Voilà, ils tournent sur le périph mais ils ne rentrent jamais dans la ville. Les mecs de notre génération, on se disait qu’il fallait trouver une maison à Molenbeek parce que la communauté marocaine était là. C’était aussi une question de facilité. Où tu veux aller habiter avec tes enfants ? Là où habite le voisin de ta grand-mère, qui connaît un ami dans ton village d’origine au Maroc… Quand mon père a trouvé la maison où on habite à Molenbeek, il hésitait entre cette maison et une autre, plus grande, moins chère, avenue Louise. Et mon père a voulu Molenbeek. Je pense que j’aurais été rentier s’il avait acheté la maison avenue Louise, parce qu’elle est immense, sept appartements, mais le choix était intéressant. Se dire : on est d’abord là pour être en sécurité, pour parler aux gens. Alors oui, le résultat, c’est qu’on s’est peut-être un peu enfermés sur nous-mêmes.

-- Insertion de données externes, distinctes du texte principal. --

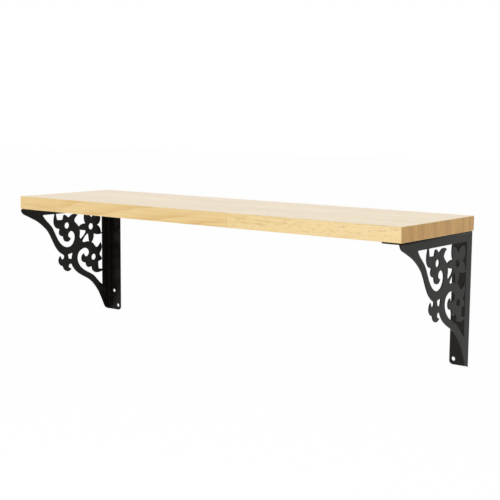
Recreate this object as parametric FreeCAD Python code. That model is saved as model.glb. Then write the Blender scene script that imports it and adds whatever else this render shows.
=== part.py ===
import FreeCAD, Part
import math
import os

# Wall shelf: an edge-glued board on two folded steel brackets cut with a scroll-and-flower fretwork.
# Millimetres. The wall is the plane Y = 0, the board reaches out to -Y, +X runs along the wall, +Z is up.
# The origin lies on the wall, in the middle of the four main screw holes.

V = FreeCAD.Vector

BOARD_LENGTH = 610.0
BOARD_DEPTH = 172.0
BOARD_THICKNESS = 18.0
STAVE_COUNT = 4
BOARD_EDGE_R = 1.0          # sanded rounding of the board's outer edges

SHEET = 1.5                 # steel thickness
BEND = 2.5                  # outside radius of both folds
FLANGE = 25.4               # width of the flange under the board and of the one on the wall
ARM_OUT = 172.0             # bracket, wall to front tip
ARM_DOWN = 165.0            # bracket, board to lower tip
END_GAP = 1.0               # board end to the bracket's outer face
FREE_CORNER = 5.0           # rounding of each flange's free outer corner

HOLE_R = 2.5                # screw holes in the flanges
HOLE_MIDDLE = 12.0          # outer face to the upper and middle holes
HOLE_CORNER = 20.0          # outer face to the hole in the free corner
ALONG_UPPER = 11.0          # distances of the holes from the folded corner, along either arm
ALONG_MIDDLE = 136.0
ALONG_CORNER = 158.0

SCREW_R = 1.75
SCREW_LENGTH = 13.0         # head underside to point
SCREW_POINT = 3.0
HEAD_R = 3.6
HEAD_HEIGHT = 1.9

# The fretwork is drawn once for half a square bracket. u runs from the corner along one arm and v along
# the other; swapping them gives the second half. Across the board the drawing is a little longer.
STRETCH = 1.036
CORNER_INSET = 2.2          # drawing corner to the wall
RAIL_TOP = 11.5             # width of the solid rail under the board
RAIL_WALL = 12.3            # the same along the wall, in drawing units

UNDERSIDE = (ALONG_UPPER + ALONG_MIDDLE) / 2     # height of the board's underside
BRACKET_X = BOARD_LENGTH / 2 - END_GAP

# Each outline is a chain of smooth stretches; neighbouring stretches meet at a sharp point.
OUTER_EDGE = [
    [(165, -3.4), (164.6, 1), (163, 4.8), (160, 8), (155, 10.5), (146.7, 14.4), (135.3, 20.4),
     (125, 28), (116.7, 36.3), (111.3, 45), (106, 55), (99, 65), (94.7, 69), (89.4, 72.4)],
    [(89.4, 72.4), (87.2, 75.2), (88.4, 78.4), (91.4, 79), (93.4, 76.8), (94.5, 73.6)],
    [(94.5, 73.6), (97, 77), (97.9, 81), (96.2, 85.6), (93, 88.4), (89.7, 89.7)],
]
SCROLL_WINDOW = [
    [(126, 12.2), (120, 19.7), (110, 29.7), (103.3, 41.3), (98.4, 50), (94, 55.4), (87.6, 60.1), (80, 62),
     (73, 60.2), (68.4, 55.2), (66.5, 49.4), (67.1, 44), (69.9, 40.2), (74, 38.8), (78.2, 41.2), (79.4, 45),
     (77.4, 47.8), (74.6, 49)],
    [(74.6, 49), (77.6, 53), (81.4, 54), (85.8, 52.6), (88.3, 48.6), (88.6, 45.6)],
    [(88.6, 45.6), (93.4, 44.1), (96.3, 40.6), (95.9, 37), (95.4, 33.6)],
    [(95.4, 33.6), (100, 33), (104.2, 29.3), (106.2, 23), (105.5, 17), (103.9, 10)],
    [(103.9, 10), (126, 10)],
    [(126, 10), (126, 12.2)],
]
RAIL_WINDOW = [
    [(102.2, 10), (101.4, 15), (100.2, 20.2)],
    [(100.2, 20.2), (94.7, 20.9), (89.2, 20.7)],
    [(89.2, 20.7), (88.3, 17), (86.9, 13.8)],
    [(86.9, 13.8), (82.6, 15.3), (79.4, 17.8), (77.4, 18.2)],
    [(77.4, 18.2), (74.8, 16.2), (70.8, 14.2), (66, 13.9), (60.6, 15.9)],
    [(60.6, 15.9), (65.4, 19.4), (67.3, 23.4), (64, 28), (58.8, 34.4)],
    [(58.8, 34.4), (55.4, 31.4), (51, 29.9), (45.2, 29.5)],
    [(45.2, 29.5), (47.8, 24.6), (48.1, 18), (47.2, 10)],
    [(47.2, 10), (102.2, 10)],
]
WEDGE_WINDOW = [
    [(58.4, 37.2), (54, 39), (48, 39.8), (44.8, 41)],
    [(44.8, 41), (46.4, 44.4), (51, 49), (55.5, 52.3)],
    [(55.5, 52.3), (57.4, 49), (57, 44), (58.4, 37.2)],
]
HEART_WINDOW_HALF = [
    [(71.2, 71.2), (75, 71.9), (80.2, 73.1)],
    [(80.2, 73.1), (79.8, 76), (79, 79)],
]
CORNER_WINDOW_HALF = [
    [(10, 10), (45.8, 10)],
    [(45.8, 10), (45.6, 15.2)],
    [(45.6, 15.2), (40, 16.2), (36.4, 18.6), (33.4, 22.6)],
    [(33.4, 22.6), (30.6, 18.4), (26, 16.3), (20.6, 16.2), (17.2, 17.2)],
]
FLOWER_HOLES = [((81.7, 30.0), 4.6), ((30.0, 81.7), 4.6), ((35.0, 35.0), 4.7)]


def swap(stretches):
    """The same outline on the other arm."""
    return [[(v, u) for u, v in stretch] for stretch in stretches]


def both_sides(half):
    """A half outline followed by its mirror image in the diagonal."""
    back = [[(v, u) for u, v in reversed(stretch)] for stretch in reversed(half)]
    return half + back


def place(u, v):
    """Drawing point to bracket point: y out from the wall, z down from the board."""
    return V(0, -(CORNER_INSET + STRETCH * u), -v)


def wire(stretches):
    edges = []
    for stretch in stretches:
        points = [place(u, v) for u, v in stretch]
        if len(points) == 2:
            edges.append(Part.makeLine(points[0], points[1]))
        else:
            curve = Part.BSplineCurve()
            curve.interpolate(points)
            edges.append(curve.toShape())
    return Part.Wire(edges)


def sheet_of(outline):
    """A flat outline given the thickness of the steel, with its outer face at X = 0."""
    return Part.Face(outline).extrude(V(SHEET, 0, 0))


def box(x0, x1, y0, y1, z0, z1):
    return Part.makeBox(x1 - x0, y1 - y0, z1 - z0, V(x0, y0, z0))


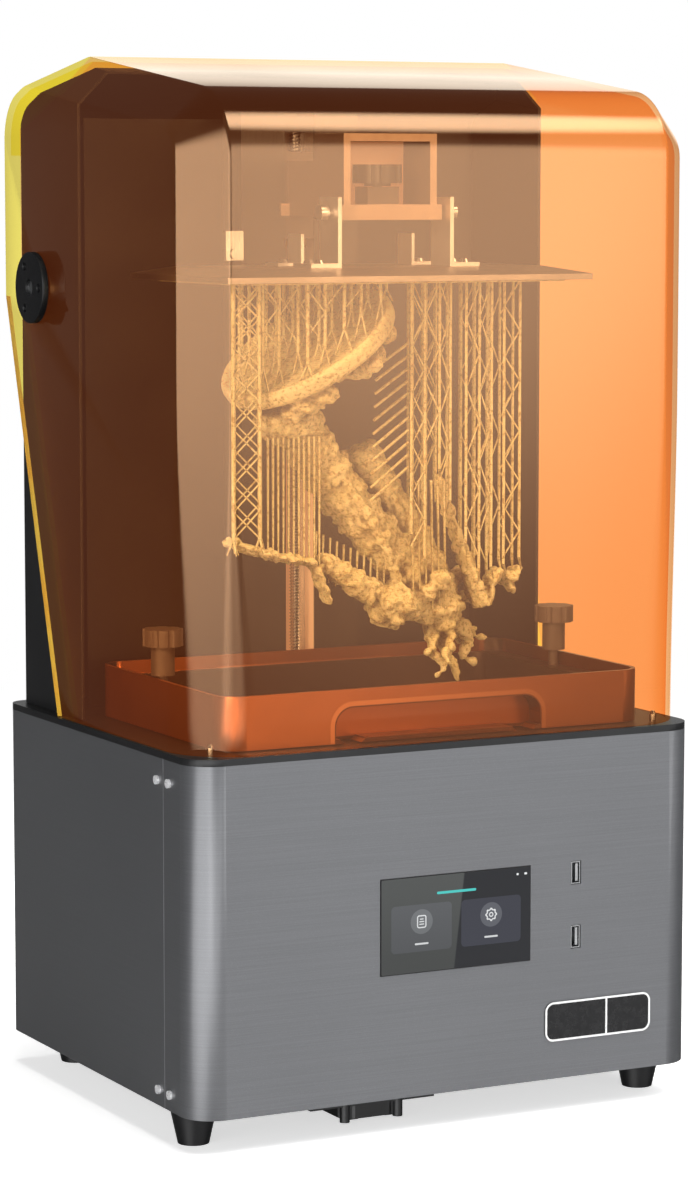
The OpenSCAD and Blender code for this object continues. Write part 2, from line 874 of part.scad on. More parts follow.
module stepper_motor() {
    h = motor_w / 2;
    color("#2c2c30") difference() {
        union() {
            block([-h, screw_y - h, motor_z0 + 8], [h, screw_y + h, motor_z1 - 8]);
            block([1 - h, screw_y - h + 1, motor_z0], [h - 1, screw_y + h - 1, motor_z1]);
        }
        translate([0, screw_y, motor_z0 + 3]) cylinder(r = 12, h = motor_z1 - motor_z0 - 6);
        translate([0, screw_y, motor_z0]) cylinder(r = 4, h = motor_z1 - motor_z0 + over);
    }
}

module motor_rotor() {
    low = motor_z0 + 3.5;
    color(steel) translate([0, screw_y, 0]) {
        translate([0, 0, low]) cylinder(r = 2.5, h = coupler_z0 + coupler_split - 1 - low);
        translate([0, 0, motor_z0 + 7]) cylinder(r = 11.5, h = motor_z1 - motor_z0 - 14);
    }
}

module top_bearing() {
    x = slot_w / 2 - fit_gap;
    color(black_plastic) difference() {
        block([-x, column_y0 + 0.5, column_z1 - 12], [x, rail_y - fit_gap, column_z1 - 2]);
        translate([0, screw_y, column_z1 - 13]) cylinder(r = lead_r + run_gap, h = 12);
    }
}

// Switch on the column's flank that the lift trips at the top of its travel
module limit_switch() {
    x = -column_w / 2;
    z = plate_z + 10;
    color(aluminium) difference() {
        block([x - 12, column_y0 - 3, z], [x, column_y0 - 1, z + 18]);
        rod_y([x - 6, column_y0 - 4, z + 4], 2 + run_gap, 4);
    }
    color(black_plastic) block([x - 11, column_y0 - 1, z + 7], [x, column_y0 + 6, z + 17]);
    color(steel) {
        rod_y([x - 6, column_y0 - 4.4, z + 4], 3.2, 1.4);
        rod_y([x - 6, column_y0 - 3, z + 4], 2, 5);
    }
}

// Block that rides between the guide rails on the screw's nut
module lift_block() {
    wide = slot_w / 2 - fit_gap;
    narrow = slot_w / 2 - rail_t - run_gap;
    color(aluminium) difference() {
        union() {
            block([-wide, column_y0 + 0.5, block_z0], [wide, rail_y - run_gap, block_z1]);
            block([-narrow, rail_y - 1, block_z0], [narrow, rail_y + rail_d, block_z1]);
        }
        translate([0, screw_y, block_z0 - over])
            cylinder(r = lead_r + 0.6, h = block_z1 - block_z0 + 2 * over);
        translate([0, screw_y, block_z0 - over]) cylinder(r = 5.2 + run_gap, h = 24 + over);
    }
}

module lift_nut() {
    color(brass) translate([0, screw_y, block_z0]) difference() {
        union() {
            translate([0, 0, -3]) cylinder(r = 5.2, h = 26);
            translate([0, 0, -5]) cylinder(r = 7.4, h = 5);
        }
        translate([0, 0, -6]) cylinder(r = lead_r + run_gap, h = 30);
    }
}

// Arm that reaches from the lift block to an open-fronted pocket above the plate's pivot
module lift_arm() {
    floor_top = arm_z0 + arm_floor_t;
    bar_half_w = hanger_x - hanger_t / 2 - 1.5;
    color(aluminium) difference() {
        union() {
            block([-8.5, pocket_y1, arm_z0 + 1.5], [8.5, column_y0 + 0.5, arm_z0 + 35]);
            difference() {
                block([-pocket_half_w, pocket_y0, arm_z0], [pocket_half_w, pocket_y1, arm_z1]);
                block([pocket_wall - pocket_half_w, pocket_y0 - over, floor_top],
                    [pocket_half_w - pocket_wall, pocket_y1 - pocket_wall, arm_z1 - pocket_wall]);
            }
            block([-bar_half_w, pocket_y0, arm_z0], [bar_half_w, pocket_y0 + 9, floor_top]);
            block([-10.5, clamp_y - 8, floor_top - 1], [10.5, clamp_y + 8, floor_top + 10.5]);
            block([-14.5, column_y0 - 3, arm_z0 + 1.5], [-8, column_y0 - 1, arm_z0 + 9]);
        }
        rod_x([-half_w, pivot_y, pivot_z], rod_r + run_gap, body_w);
        translate([0, clamp_y, arm_z0 + 2]) cylinder(r = clamp_r + run_gap, h = arm_floor_t + 12);
        for (x = [-4.5, 4.5], z = [9, 29]) {
            rod_y([x, column_y0 - 6, arm_z0 + z], 1.25, 8);
        }
    }
}

// Rod that the plate hangs from, with a round button at each end
module pivot_rod() {
    len = 2 * (hanger_x + 8);
    color(steel) translate([-len / 2, pivot_y, pivot_z]) {
        rod_x([0, 0, 0], rod_r, len);
        rod_x([0, 0, 0], 4.6, 5);
        rod_x([len - 5, 0, 0], 4.6, 5);
    }
}

// Star knob that locks the plate's angle
module clamp_knob() {
    z = arm_z0 + arm_floor_t + 10.5;
    color(black_plastic) translate([0, clamp_y, 0]) {
        translate([0, 0, z + 2]) lobed_head(14.6, 11, 6, 4);
        translate([0, 0, z + 0.3]) cylinder(r = 8, h = 3);
        translate([0, 0, arm_z0 + 3]) cylinder(r = clamp_r, h = z - arm_z0);
    }
}

// ---------- Build plate ----------

// Half of a plate's section: thin at the edge, full thickness past the slope
function hipped(a, b) = [
    [a, plate_z], [a, plate_z + plate_edge_t], [a + plate_slope, plate_top],
    [b - plate_slope, plate_top], [b, plate_z + plate_edge_t], [b, plate_z]
];

module build_plate() {
    color("#c9c3b8") difference() {
        intersection() {
            slab(plate_w / 2, hipped(plate_y0, plate_y1));
            translate([0, plate_y1 + over, 0]) rotate([90, 0, 0])
                linear_extrude(plate_d + 2 * over) polygon(hipped(-plate_w / 2, plate_w / 2));
        }
        for (p = concat(hanger_screws, guide_screws), s = [-1, 1]) {
            translate([s * p[0], p[1], plate_top - 6]) cylinder(r = screw_r + run_gap, h = 6 + over);
        }
    }
}

// L bracket: an upright plate with a foot that points outward
module bracket(x, t, y0, y1, h, foot) {
    block([x, y0, plate_top], [x + t, y1, plate_top + h]);
    block([x, y0, plate_top], [x + foot, y1, plate_top + t]);
}

// Two tall hangers for the pivot rod and two short guides behind them
module plate_brackets() {
    color(aluminium) both_sides() difference() {
        union() {
            bracket(hanger_x - hanger_t / 2, hanger_t, pivot_y - 12, pivot_y + 12, 41, 20);
            bracket(hanger_x - 1, 2, bracket_y - 9, bracket_y + 9, 19, 17);
        }
        rod_x([0, pivot_y, pivot_z], rod_r + run_gap, half_w);
        for (p = concat(hanger_screws, guide_screws)) {
            translate([p[0], p[1], plate_top - over]) cylinder(r = screw_r + 0.1, h = 6);
        }
    }
}

module plate_screws() {
    color(steel) for (s = [-1, 1]) {
        for (p = hanger_screws) dome_screw([s * p[0], p[1], plate_top + hanger_t]);
        for (p = guide_screws) dome_screw([s * p[0], p[1], plate_top + 2]);
    }
}

// Upright screw with its head's underside at p
module dome_screw(p) {
    translate(p) {
        cylinder(r1 = 3.4, r2 = 2.2, h = 2);
        translate([0, 0, -6]) cylinder(r = screw_r, h = 6);
    }
}

// Straight round bar from a to b
module limb(a, b, r) {
    v = b - a;
    translate(a) rotate([0, acos(v[2] / norm(v)), atan2(v[1], v[0])]) cylinder(r = r, h = norm(v));
}

// Plain stand-in for a finished print: a raft, supports, a tilted round base and a bent trunk
module sample_print() {
    low = plate_z - print_h;
    mid_y = (plate_y0 + plate_y1) / 2;
    disc = [-31, mid_y, plate_z - 52];
    neck = [-38, mid_y, plate_z - 92];
    knee = [-8, mid_y, plate_z - 132];
    hip = [32, mid_y, plate_z - 180];
    color(resin_tan) {
        block([-108, mid_y - 44, plate_z - 2], [108, mid_y + 44, plate_z]);
        translate(disc) rotate([12, -22, 0]) translate([0, 0, -5]) cylinder(r = 58, h = 10);
        limb([disc[0], disc[1], disc[2] - 2], neck, 14);
        translate(neck) sphere(r = 18);
        limb(neck, knee, 13);
        translate(knee) sphere(r = 17);
        limb(knee, hip, 13);
        translate(hip) sphere(r = 18);
        limb(hip, [72, mid_y, low + 5], 5);
        limb(knee, [-74, mid_y, plate_z - 152], 5);
        limb(hip, [100, mid_y, plate_z - 196], 5);
        for (x = [-76, -31, 14]) {
            limb([x, mid_y, disc[2] + 0.4 * (x - disc[0])], [x, mid_y, plate_z - 1], 2.5);
        }
        for (x = [62, 98]) {
            limb([x, mid_y, plate_z - 190], [x, mid_y, plate_z - 1], 2.5);
        }
    }
}

// ---------- Vat ----------

// Grip pocket in the vat's front face, with round upper corners
module grip_pocket() {
    half = 68;
    top = ledge_z - 2.6;
    low = vat_z0 + 2.6;
    r = 11;
    depth = 14;
    translate([0, vat_y0 + depth, 0]) rotate([90, 0, 0]) linear_extrude(depth + over) {
        for (s = [-1, 1]) translate([s * (half - r), top - r]) circle(r);
        translate([r - half, low]) square([2 * (half - r), top - low]);
        translate([-half, low]) square([2 * half, top - r - low]);
    }
}

module vat_tank() {
    color(black_paint) difference() {
        translate([0, 0, vat_z0]) linear_extrude(vat_h)
            round_rect([-vat_w / 2, vat_y0], [vat_w / 2, vat_y1], vat_r);
        translate([0, 0, ledge_z]) linear_extrude(vat_h)
            round_rect([vat_wall - vat_w / 2, vat_y0 + vat_wall],
                [vat_w / 2 - vat_wall, vat_y1 - vat_wall], vat_r - vat_wall);
        translate([0, 0, vat_z0 - over]) linear_extrude(vat_h)
            round_rect([-well_x, well_y0], [well_x, well_y1], well_r);
        translate([0, 0, vat_z0 - over]) linear_extrude(rebate_t + over)
            film_outline(fit_gap);
        for (s = [-1, 1]) {
            translate([s * knob_x, knob_y, vat_z0 - over]) cylinder(r = 3.3, h = vat_h);
        }
        grip_pocket();
    }
}

// Outline of the film and its frame, grown outward by extra
module film_outline(extra = 0) {
    reach = rebate - fit_gap + extra;
    round_rect([-well_x - reach, well_y0 - reach], [well_x + reach, well_y1 + reach],
        well_r + reach);
}

module vat_film() {
    color("#dfe6ea", 0.5) translate([0, 0, vat_z0 - film_t]) linear_extrude(film_t) film_outline();
}

module film_frame() {
    color(aluminium) translate([0, 0, vat_z0]) linear_extrude(rebate_t) difference() {
        film_outline();
        round_rect([-well_x, well_y0], [well_x, well_y1], well_r);
    }
}

// Captive star knob that screws the vat down
module vat_knob(side) {
    color(black_plastic) translate([side * knob_x, knob_y, 0]) {
        translate([0, 0, vat_z1 + 19]) lobed_head(12, 10, 8, 2.6);
        translate([0, 0, vat_z1 + 1.6]) cylinder(r = 7, h = 18);
        translate([0, 0, shell_z1 - 5]) cylinder(r = 3, h = vat_z1 + 3 - shell_z1 + 5);
    }
}

module vat_knob_left() {
    vat_knob(-1);
}

module vat_knob_right() {
    vat_knob(1);
}

front_shell();
rear_shell();
bottom_plate();
seam_posts();
side_screws();
feet();
foot_screws();
top_deck();
screen_glass();
screen_module();
data_sockets();
socket_board();
badge_plate();
mainboard();
power_supply();
power_inlet();
switch_frame();
power_rocker();
rear_fan_frame();
rear_fan_rotor();
underside_fan_frame();
underside_fan_rotor();
light_housing();
light_stands();
led_array();
reflector_plate();
fresnel_lens();
heatsink();
mask_panel();
mask_glass();
mask_frame();
deck_pins();
knob_bushes();
tower_shell();
tower_panel();
z_column();
guide_rails();
lead_screw();
screw_coupler();
stepper_motor();
motor_rotor();
top_bearing();
limit_switch();
lift_block();
lift_nut();
lift_arm();
pivot_rod();
clamp_knob();
build_plate();
plate_brackets();
plate_screws();
sample_print();
vat_tank();
vat_film();
film_frame();
vat_knob_left();
vat_knob_right();
hinge_pins();
canopy();
hinge_covers();
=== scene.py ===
import json
import math
import random

import bmesh
import bpy
from mathutils import Matrix, Vector, noise


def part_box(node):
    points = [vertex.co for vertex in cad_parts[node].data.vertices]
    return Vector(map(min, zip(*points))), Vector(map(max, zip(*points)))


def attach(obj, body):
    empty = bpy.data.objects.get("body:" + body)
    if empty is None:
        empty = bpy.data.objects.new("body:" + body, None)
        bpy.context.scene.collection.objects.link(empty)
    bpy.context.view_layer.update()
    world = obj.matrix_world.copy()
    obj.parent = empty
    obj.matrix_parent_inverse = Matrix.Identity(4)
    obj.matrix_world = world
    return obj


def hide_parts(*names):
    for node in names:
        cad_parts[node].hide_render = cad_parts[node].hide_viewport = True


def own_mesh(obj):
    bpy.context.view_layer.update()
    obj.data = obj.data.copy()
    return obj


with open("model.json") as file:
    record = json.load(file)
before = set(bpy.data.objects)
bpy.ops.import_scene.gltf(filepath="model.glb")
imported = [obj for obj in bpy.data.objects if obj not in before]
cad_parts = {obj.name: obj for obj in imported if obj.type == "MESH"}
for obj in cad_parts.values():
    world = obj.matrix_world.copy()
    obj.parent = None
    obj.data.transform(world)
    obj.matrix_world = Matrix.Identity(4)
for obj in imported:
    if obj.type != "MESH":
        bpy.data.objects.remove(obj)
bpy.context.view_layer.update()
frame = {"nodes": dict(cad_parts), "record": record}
nodes = frame["nodes"]
MM = 0.001
# Half the width of the column's slot
SLOT_HALF = 10 * MM

# The canopy: its box, its wall, the facets at its corners, its brow, how its roof rises to a ridge
# and falls behind it, its nape, its slanted rim, and how its round lower corners turn into facets
LID_LOW, LID_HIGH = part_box("canopy")
LID_WALL = 3 * MM
FACET = 23 * MM
BROW_R = 40 * MM
ROOF_RISE = 0.1315
RIDGE_Y = 56 * MM
REAR_FALL = 0.36
NAPE_R = 30 * MM
SLANT_FOOT = Vector((0, 59 * MM, LID_LOW.z))
SLANT_HEAD = Vector((0, LID_HIGH.y, 480 * MM))
CREASE_R = 3.5 * MM
ROUND_R = 38 * MM
ROUND_TOP = 430 * MM
ROUND_ROWS = 12
# The yellow band along its rear rims
REAR_STRIP = 24 * MM


# ---------- Node helpers ----------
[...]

C’est ça, les frontières invisibles.
Votre père est venu à Bruxelles comme ouvrier ?
Il a fait plein de jobs. Il a été chauffeur de tram. J’ai appris sur le tard, par ma mère, qu’il avait été projectionniste dans un cinéma chaussée de Gand. Il a aussi travaillé dans un laboratoire photo. Et puis, il a eu ce poste à l’imprimerie Rossel. C’est intéressant de voir le parcours, parce que, objectivement, fallait y aller, tout laisser pour partir dans l’inconnu.
Surtout à une époque où il n’y avait ni antennes paraboliques, ni Internet pour se relier au pays. Le déracinement était total, sans recours.
Mon père échangeait avec sa maman par cassette radio. Il s’enregistrait, il parlait pendant une heure. Il était assis à table et il me disait « viens dire bonjour à ta grand-mère ». On envoyait la cassette par la poste, ou on la donnait à une connaissance qui partait au Maroc. Ma grand-mère réenregistrait dessus, et elle renvoyait. T’avais intérêt à avoir écouté attentivement pour pouvoir ensuite répondre pendant une heure. Ils communiquaient comme ça, en appuyant sur rec, et un mois plus tard, ils avaient la réponse, la voix des personnes restées au pays. C’était un trip super. C’est exactement ce que nous n’arrivons plus à faire : prendre le temps, lui donner de la valeur.
La question de l’intégration est assez absente des « Barons ». N’est-cas pas ce qui a assuré le succès du film, une façon de relâcher la pression ?
C’était un choix de ma part d’évacuer cette question de l’intégration. Le film montre un microcosme. Les mecs qui évoluent à l’intérieur ne se demandent pas s’ils sont intégrés. Ils sont ailleurs, ils sont les barons. Les gens qui parlent d’intégration, ils sont une étape avant ; eux, ils sont une étape après. Le fait d’en avoir fait une comédie était en soi un acte politique. La Marche, par le sujet, par le titre, c’est un film politique, mais il l’est moins que Les Barons. Les Barons, il vient d’un vrai vide.
Jamais le cinéma n’avait montré le Bruxelles contemporain de façon aussi vivante.
Il y a eu d’autres films avant, bien sûr. Je pourrais citer Brussels by night, sorti en 1983, mais c’est un truc qui a retenti d’une autre manière. Là, on montrait une minorité. Moi, je montre la normalité. C’est dingue de penser que quand Les Barons est sorti en 2009, les gens se disaient : c’est la première fois qu’on montre Bruxelles, la première fois qu’on montre des jeunes de quartiers comme personnages principaux d’un film, la première fois qu’on voit un réalisateur des quartiers porter un film. Hallucinant qu’en 2009, ce soient autant de premières fois. Avec un outil, le cinéma, qui date des frères Lumière.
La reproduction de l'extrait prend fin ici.